前言
在文章Task执行流程 中介绍了task是怎么被分配到executor上执行的,本文讲解task成功执行时将结果返回给driver的处理流程。
Driver端接收task完成事件
在executor上成功执行完task并拿到serializedResult 之后,通过CoarseGrainedExecutorBackend的statusUpdate方法来返回结果给driver,该方法会使用driverRpcEndpointRef 发送一条包含 serializedResult 的 StatusUpdate 消息给 driver。
execBackend.statusUpdate(taskId, TaskState.FINISHED, serializedResult)
override def statusUpdate(taskId: Long, state: TaskState, data: ByteBuffer) {
val msg = StatusUpdate(executorId, taskId, state, data)
driver match {
case Some(driverRef) => driverRef.send(msg)
case None => logWarning(s"Drop $msg because has not yet connected to driver")
}
}
而在driver端CoarseGrainedSchedulerBackend 在接收到StatusUpdate事件的处理代码如下:
case StatusUpdate(executorId, taskId, state, data) =>
scheduler.statusUpdate(taskId, state, data.value)
if (TaskState.isFinished(state)) {
executorDataMap.get(executorId) match {
case Some(executorInfo) =>
executorInfo.freeCores += scheduler.CPUS_PER_TASK
makeOffers(executorId)
case None =>
// Ignoring the update since we don't know about the executor.

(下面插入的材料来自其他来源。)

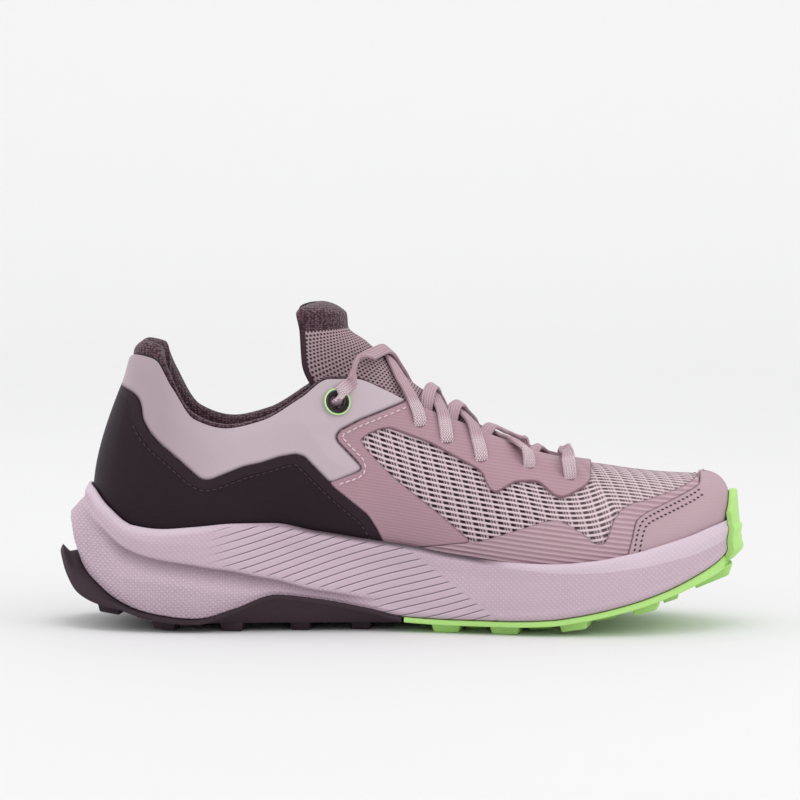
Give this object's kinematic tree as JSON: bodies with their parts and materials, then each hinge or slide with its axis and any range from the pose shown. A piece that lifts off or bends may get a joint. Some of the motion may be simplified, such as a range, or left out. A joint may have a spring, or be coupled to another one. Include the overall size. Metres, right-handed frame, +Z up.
{
  "type": "trail running shoe",
  "caption": "Low-cut lace-up trail running shoe with a hollow upper, padded collar, thick midsole and lugged outsole.",
  "frame": {"origin": "on the floor plane, at the middle of the flat bottom of the heel's centre lug, which is the mount heel_rest", "axes": "+X runs along the shoe to the toe, +Y to the outer side of this left shoe, +Z up from the floor it stands on"},
  "size_m": [0.2871, 0.1024, 0.1351],
  "materials": {
    "heel_rubber": "dark plum grey moulded rubber, satin",
    "toe_rubber": "lime green moulded rubber, satin",
    "midsole_foam": "lilac moulded foam, matte, with fine moulded grooves and knurling",
    "sock_liner": "dark knit over foam, matte",
    "mesh": "open pink and white yarn mesh over a dark backing",
    "counter_skin": "matte aubergine synthetic skin with a stitched folded edge",
    "collar_cloth": "smooth pale lilac padded cloth",
    "overlay_skin": "smooth pink synthetic skin with faint pinstripes",
    "guard_skin": "ribbed pink synthetic skin",
    "lining_knit": "dark mauve knit lining, matte",
    "tongue_mesh": "grey pink spacer mesh with dark holes",
    "lace_weave": "flat woven pink lace with ribs along it",
    "eyelet_trim": "dark moulded grommet"
  },
  "bodies": {
    "root": {"outsole_heel": "heel_rubber", "outsole_forefoot": "toe_rubber", "midsole": "midsole_foam", "insole": "sock_liner", "upper": "mesh", "heel_counter": "counter_skin", "collar_panel": "collar_cloth", "eyestay": "overlay_skin", "toe_cap": "overlay_skin", "mudguard_inner": "guard_skin", "mudguard_outer": "guard_skin", "collar_lining": "lining_knit", "tongue": "tongue_mesh", "tongue_top": "lining_knit", "eyelet_inner": "eyelet_trim", "eyelet_outer": "eyelet_trim", "lace_bar": "lace_weave", "lace_crossing_1": "lace_weave", "lace_crossing_2": "lace_weave", "lace_crossing_3": "lace_weave", "lace_crossing_4": "lace_weave", "lace_crossing_5": "lace_weave"}
  },
  "joints": []
}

logWarning(s"Ignored task status update ($taskId state $state) " +
s"from unknown executor with ID $executorId")
}
}
- 调用TaskSchedulerImpl的statusUpdate方法来告知task的执行状态以触发相应的操作
- task结束,空闲出相应的资源,将task对应的executor的cores进行跟新
- 结束的task对应的executor上有了空闲资源,为其分配task
这里我们重点看看在TaskSchedulerImpl里面根据task的状态做了什么样的操作:
def statusUpdate(tid: Long, state: TaskState, serializedData: ByteBuffer) {
var failedExecutor: Option[String] = None
var reason: Option[ExecutorLossReason] = None
synchronized {
try {
// task丢失,则标记对应的executor也丢失,并涉及到一些映射跟新
if (state == TaskState.LOST && taskIdToExecutorId.contains(tid)) {
// We lost this entire executor, so remember that it's gone
val execId = taskIdToExecutorId(tid)
if (executorIdToTaskCount.contains(execId)) {
reason = Some(
SlaveLost(s"Task $tid was lost, so marking the executor as lost as well."))
removeExecutor(execId, reason.get)
failedExecutor = Some(execId)
}
}
//获取task所在的taskSetManager
taskIdToTaskSetManager.get(tid) match {
case Some(taskSet) =>